Os olhos de Valentina voltaram a encher de lágrimas.

- Eu sabia que aquilo poderia no futuro custar meu empreso, mas eu não podia deixar quieto. Então perguntei a ele: "E o senhor pode me explicar o que tem de tão errado nessa foto? " Ele então disse "olha aqui" e voltou a colocar o dedo na foto. Ele estava mostrando, no canto da foto, a imagem de uma mulher erguendo um cachorro pela coleira. Confesso que eu nunca havia reparado. Então ele prosseguiu: "se as pessoas tratassem os animais com o mesmo carinho que eles as tratam, teríamos um mundo mais pacífico".

Allan se recostou na cadeira, surpreendido com a história.

- Para ele o fato de eu estar beijando outra mulher era tão normal, a ponto de ele reparar em um detalhe da foto que nem eu havia reparado.
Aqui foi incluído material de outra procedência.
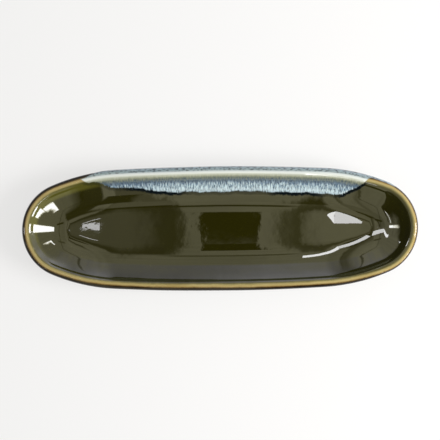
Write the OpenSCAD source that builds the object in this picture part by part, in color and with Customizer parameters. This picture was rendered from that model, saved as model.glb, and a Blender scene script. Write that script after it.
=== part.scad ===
// Long oval asparagus plate in glazed stoneware, seen from above with its length along X.
// The outline is an oval of eight arcs, and each wall profile is swept round all of them.
// In a profile x is the distance in from the outer edge, and y is the height over the table.
// Every coat of glaze is drawn from the same wall as the clay, so it lies on the clay face to face.

/* [Outline] */
// Length over the rim, end to end
length = 380; // [340:1:420]
// Width over the rim
width = 119; // [112:1:130]
// Radius of the shoulders, where the long sides draw in towards the ends
shoulder_radius = 180; // [165:1:200]
// Angle off the long axis where an end passes into a shoulder
end_turn = 67; // [65:0.5:69]
// Angle off the long axis where a shoulder passes into a long side
side_turn = 87; // [86.5:0.1:87.5]

/* [Wall] */
// Height of the rim over the table
height = 32; // [29:0.5:36]
// Thickness of the clay wall and floor
wall = 6.2; // [5:0.1:7]
// Radius of the rounded rim, glaze and all
rim_radius = 4.8; // [4.4:0.1:5.4]
// Radius of the flat of the floor at each end of the plate
floor_end_radius = 3; // [2:0.5:7]
// Radius of the cove between wall and floor, as a share of the way in from the rim to the flat
cove_share = 0.775; // [0.69:0.005:0.83]
// Radius of the hollow under the rim, outside
neck_radius = 6; // [4:0.5:8]

/* [Foot] */
// Radius of the foot ring at each end of the plate, measured to its inner side
foot_end_radius = 10.5; // [8:0.5:14]
// Width of the foot ring
foot_width = 5; // [4:0.5:7]
// Height of the foot ring, which is the depth of the recess inside it
foot_height = 3; // [2:0.1:4]
// Bevel along both lower edges of the foot ring
foot_bevel = 0.8; // [0.4:0.1:1.2]

/* [Glaze] */
// Thickness of the base coats of glaze
glaze = 0.6; // [0.4:0.1:0.9]
// Angle round the rim from the top of the inner wall to the thin honey band
band_in = 8; // [4:1:14]
// Angle round the rim from its crest to the outer edge of the honey band
band_out = 17; // [10:1:25]

/* [Poured glaze] */
// Thickness of the second glaze, poured over the far rim
pour = 0.5; // [0.3:0.1:0.8]
// Distance from the outer edge to the lower edge of the run inside the plate
pour_reach = 23; // [18:0.5:28]
// Height of the lower edge of the run outside the plate
pour_low = 14; // [11:0.5:18]
// Distance along the length from the left end of the plate to the start of the run
pour_left = 48; // [40:1:65]
// Distance along the length from the right end of the plate to the end of the run
pour_right = 44; // [40:1:65]
// How much farther each way the run lies along the outside of the rim
pour_outside = 19; // [5:1:22]
// Length over which the run widens at its left end
taper_left = 62; // [40:1:75]
// Length over which the run narrows at its right end
taper_right = 42; // [30:1:60]
// Depth of the drips along both lower edges
drip = 1.3; // [0.6:0.1:2]
// Distance from one drip to the next
drip_pitch = 11; // [8:0.5:16]

/* [Hidden] */

// Facets of a full turn round the plate, and degrees from point to point on rounds
sweep_steps = 256;
round_turn = 6;
// One overrun for every cut and every lap between solids of one piece
over = 1;
// Share of a millimetre that long reaches are rounded to first
coarse_share = 0.01;

// Oval of eight arcs: half sizes, then the end and side radii that the shoulders leave
half_length = length / 2;
half_width = width / 2;
shoulder_turn = side_turn - end_turn;
rest_length = half_length - shoulder_radius * (cos(end_turn) - cos(side_turn));
rest_width = half_width - shoulder_radius * (sin(side_turn) - sin(end_turn));
turn_share = (1 - cos(end_turn)) * (1 - sin(side_turn)) - cos(side_turn) * sin(end_turn);
end_radius = (rest_length * (1 - sin(side_turn)) - rest_width * cos(side_turn)) / turn_share;
side_radius = (rest_width * (1 - cos(end_turn)) - rest_length * sin(end_turn)) / turn_share;
end_centre = [half_length - end_radius, 0];
shoulder_centre = end_centre + (end_radius - shoulder_radius) * [cos(end_turn), sin(end_turn)];
side_centre = [0, half_width - side_radius];
// Far half of the oval, from the right tip to the left: centre, radius, start and turn of each arc
far_arcs = [
    [end_centre, end_radius, 0, end_turn],
    [shoulder_centre, shoulder_radius, end_turn, shoulder_turn],
    [side_centre, side_radius, side_turn, 180 - 2 * side_turn],
    [[-shoulder_centre.x, shoulder_centre.y], shoulder_radius, 180 - side_turn, shoulder_turn],
    [-end_centre, end_radius, 180 - end_turn, end_turn]
];

// Wall profile: rim centre, cove centre, and the straight wall that touches both rounds
shell = wall + 2 * glaze;
floor_top = foot_height + wall + glaze;
foot_end = end_radius - foot_end_radius;
foot_inset = foot_end - foot_width;
flat_inset = end_radius - floor_end_radius;
rim = [rim_radius, height - rim_radius];
cove_radius = cove_share * (flat_inset - rim_radius);
cove = [flat_inset, floor_top + cove_radius];
slope = asin((rim_radius + cove_radius) / norm(cove - rim)) - atan2(cove.y - rim.y, cove.x - rim.x);
wall_turn = 90 - slope;
wall_in = [cos(wall_turn), sin(wall_turn)];
wall_down = [sin(wall_turn), -cos(wall_turn)];
// The neck round touches the rim from outside and the outer face of the wall
neck_off = shell - rim_radius + neck_radius;
neck = rim - neck_off * wall_in + sqrt((rim_radius + neck_radius) ^ 2 - neck_off ^ 2) * wall_down;
neck_turn = atan2(rim.y - neck.y, rim.x - neck.x);
// Honey band, as angles round the rim from level and inside
band_start = wall_turn + band_in;
band_end = 90 + band_out;

// Poured glaze: ends and steps of the run, and how the slower of its two waves of drips follows the other
run_from = pour_left - half_length;
run_to = half_length - pour_right;
pour_steps = 92;
slow_drip_share = 2.7;
slow_drip_turn = 40;
outside_drip_share = 2;

function reversed(points) = [for (i = [len(points) - 1:-1:0]) points[i]];
// Points round an arc, from one angle to another, with the level and upright points always among them
function arc(centre, radius, from, to, turn = round_turn) =
    from > to ? reversed(arc(centre, radius, to, from, turn))
    : let (between = [for (i = [floor(from / turn) + 1:1:ceil(to / turn) - 1]) i * turn])
    [for (a = concat([from], between, [to])) centre + radius * [cos(a), sin(a)]];
// Points round the whole oval, drawn in from the outer edge by an inset
function oval(inset) = let (
    far = [for (a = far_arcs) each arc(a[0], a[1] - inset, a[2], a[2] + a[3], min(round_turn, a[3] / 4))]
) concat(far, -far);

// Angle at the cove's centre where a round of some radius lies at some distance from the outer edge
function cove_turn(radius, inset) = 180 + acos((cove.x - inset) / radius);
// Inner face of the wall at a depth under the glaze, from an angle on the rim to the floor
function inner_face(depth, from) = concat(
    arc(rim, rim_radius - depth, from, wall_turn),
    arc(cove, cove_radius + depth, 180 + wall_turn, 270),
    [[flat_inset + over, floor_top - depth]]
);
// Outer face of the wall at a depth under the glaze, from an angle on the rim to the foot ring
function outer_face(depth, from) = let (round = cove_radius + shell - depth) concat(
    arc(rim, rim_radius - depth, from, 180 + neck_turn),
    arc(neck, neck_radius + depth, neck_turn, wall_turn),
    arc(cove, round, 180 + wall_turn, cove_turn(round, foot_inset))
);
// Under face of the floor at a depth under the glaze, from the foot ring inwards
function under_face(depth) = let (round = cove_radius + shell - depth) concat(
    arc(cove, round, cove_turn(round, foot_end), 270),
    [[flat_inset + over, cove.y - round]]
);
// Foot ring, from its outer side to its inner side
foot = [
    [foot_inset, foot_bevel],
    [foot_inset + foot_bevel, 0],
    [foot_end - foot_bevel, 0],
    [foot_end, foot_bevel]
];

// Far edge of the oval over a place on the long axis
function far_y(x) = let (
    ax = abs(x),
    to_end = end_centre.x + end_radius * cos(end_turn),
    to_shoulder = shoulder_centre.x + shoulder_radius * cos(side_turn)
) ax > to_end ? sqrt(end_radius ^ 2 - (ax - end_centre.x) ^ 2)
    : ax > to_shoulder ? shoulder_centre.y + sqrt(shoulder_radius ^ 2 - (ax - shoulder_centre.x) ^ 2)
    : side_centre.y + sqrt(side_radius ^ 2 - ax ^ 2);
// Smooth start and end of the run, from 0 to 1 and back
function ease(t) = t <= 0 ? 0 : t >= 1 ? 1 : t * t * (3 - 2 * t);
function swell(x, extra) =
    ease((x - run_from + extra) / taper_left) * ease((run_to + extra - x) / taper_right);
// Two waves of unlike pitch, so that no two drips match
function drips(x) = drip / 2
    * (sin(360 * x / drip_pitch) + sin(360 * x / (slow_drip_share * drip_pitch) + slow_drip_turn));
// Lower edge of the run inside, as a distance in from the outer edge, and outside, as a height
function reach(x) = rim_radius + (pour_reach - rim_radius + drips(x)) * swell(x, 0);
function low(x) = height + (pour_low - height + drips(outside_drip_share * x)) * swell(x, pour_outside);
function along(from, to) = [for (i = [0:pour_steps]) from + (to - from) * i / pour_steps];

// Moves by a long reach in two steps, so that rounding a long number opens no seam
module far_move(v) {
    coarse = [for (c = v) round(c / coarse_share) * coarse_share];
    translate(coarse) translate(v - coarse) children();
}

// Sweeps a profile round the oval: its far half at 0, its near half at 180
module sweep(halves = [0, 180])
    for (half = halves, a = far_arcs)
        far_move(half == 0 ? a[0] : -a[0])
            rotate_extrude(angle = a[3], start = a[2] + half, $fn = sweep_steps)
                far_move([a[1], 0])
                    mirror([1, 0])
                        children();

// A layer of the floor between two depths under its glazed top
module floor_layer(from, to)
    translate([0, 0, floor_top - to])
        linear_extrude(to - from)
            polygon(oval(flat_inset + over / 2));

// Fired stoneware: wall, floor, rounded rim and the foot ring that the plate stands on
module clay_body()
    color("#c9b193") {
        sweep()
            polygon(concat(
                inner_face(glaze, 90), reversed(under_face(glaze)),
                reversed(foot), reversed(outer_face(glaze, 90))
            ));
        floor_layer(glaze, glaze + wall);
    }

// Olive green coat over the whole inside, up to the honey band
module liner_glaze()
    color("#474619") {
        sweep() polygon(concat(inner_face(0, band_start), reversed(inner_face(glaze, band_start))));
        floor_layer(0, glaze);
    }

// Honey band over the crest, where the glaze breaks thin
module rim_glaze()
    color("#b09a5c")
        sweep()
            polygon(concat(
                arc(rim, rim_radius, band_start, band_end), arc(rim, rim_radius - glaze, band_end, band_start)
            ));

// Dark brown coat from the honey band down to the foot ring
module outer_glaze()
    color("#3a3120")
        sweep() polygon(concat(outer_face(0, band_end), reversed(outer_face(glaze, band_end))));

// Patch of glaze in the recess inside the foot ring
module base_glaze()
    color("#403b22") {
        sweep() polygon(concat(under_face(0), reversed(under_face(glaze))));
        floor_layer(shell - glaze, shell);
    }

// Blue-white glaze poured over the far rim, with drips inside and outside
module poured_glaze() {
    left_end = run_from - pour_outside;
    right_end = run_to + pour_outside;
    color("#a9bfc8") {
        intersection() {
            sweep([0]) polygon(concat(inner_face(-pour, 90), reversed(inner_face(0, 90))));
            linear_extrude(2 * height)
                polygon(concat(
                    [for (x = along(run_from, run_to)) [x, far_y(x) - reach(x)]],
                    [[run_to, width], [run_from, width]]
                ));
        }
        intersection() {
            sweep([0]) polygon(concat(outer_face(-pour, 90), reversed(outer_face(0, 90))));
            translate([0, width, 0])
                rotate([90, 0, 0])
                    linear_extrude(width)
                        polygon(concat(
                            [for (x = along(left_end, right_end)) [x, low(x)]],
                            [[right_end, 2 * height], [left_end, 2 * height]]
                        ));
        }
    }
}

clay_body();
liner_glaze();
rim_glaze();
outer_glaze();
base_glaze();
poured_glaze();
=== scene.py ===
# Looks for a long oval asparagus plate in glazed stoneware, in metres, in the frame of its CAD model.
import math

import bmesh
import bpy
from mathutils import Matrix, Vector, noise


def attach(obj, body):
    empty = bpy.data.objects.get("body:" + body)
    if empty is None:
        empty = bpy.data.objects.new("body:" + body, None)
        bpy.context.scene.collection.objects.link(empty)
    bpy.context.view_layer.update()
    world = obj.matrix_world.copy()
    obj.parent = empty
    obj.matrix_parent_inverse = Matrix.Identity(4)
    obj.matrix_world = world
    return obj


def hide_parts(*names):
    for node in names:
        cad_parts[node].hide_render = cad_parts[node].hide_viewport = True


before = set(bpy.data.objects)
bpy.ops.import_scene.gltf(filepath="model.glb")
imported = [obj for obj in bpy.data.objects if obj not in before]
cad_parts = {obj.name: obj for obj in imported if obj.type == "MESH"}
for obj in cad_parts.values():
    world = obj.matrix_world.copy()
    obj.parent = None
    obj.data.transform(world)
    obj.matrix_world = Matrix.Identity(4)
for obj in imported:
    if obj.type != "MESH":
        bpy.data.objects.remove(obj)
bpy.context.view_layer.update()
mm = 0.001
print("frame loaded, nodes:", sorted(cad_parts))


# shape of the wall: an oval of tangent arcs, and a section of tangent arcs and lines
outline = {
    "halfLength": 190 * mm, "halfWidth": 59.5 * mm, "shoulderRadius": 180 * mm,
    "endTurn": 67, "sideTurn": 87,  # degrees off the long axis where one arc passes into the next
    "endSteps": 26, "shoulderSteps": 32, "sideSteps": 104,
}
wall = {
    "height": 32 * mm, "clay": 6.2 * mm, "glaze": 0.6 * mm,
    "rimRadius": 4.8 * mm, "neckRadius": 6 * mm,
    "floorEndRadius": 3 * mm, "coveShare": 0.775,
    "footEndRadius": 10.5 * mm, "footWidth": 5 * mm, "footHeight": 3 * mm, "footBevel": 0.8 * mm,
}
# the inside hollows a little between the rim and the floor, as a hand-shaped wall does
hollow = {"deep": 0.55 * mm, "from": 2.5 * mm, "deepest": 9 * mm, "to": 34 * mm}


def ease(t):
    t = min(max(t, 0), 1)
    return t * t * (3 - 2 * t)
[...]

Sem falar no comentário sobre os animais. Do fundo do coração investigador, eu não acredito que ele tenha algo a ver com isso. Pelo contrário, eu acho que ele realmente quer ajudar.

O investigador se levantou.

- Está bem. Vamos dar um voto de confiança a ele. Mas se lembrar de alguma coisa, sobre qualquer um, me avise, combinado?

- Combinado.

Allan já estava passando pela porta, quando Valentina o chamou:

- Allan!

- Pois não?

- Lembrei de uma coisa, acho que não é relevante, mas...

- Tudo é relevante, Valentina.

- O sapato do criminoso tinha solado vermelho. Vermelho cor de sangue.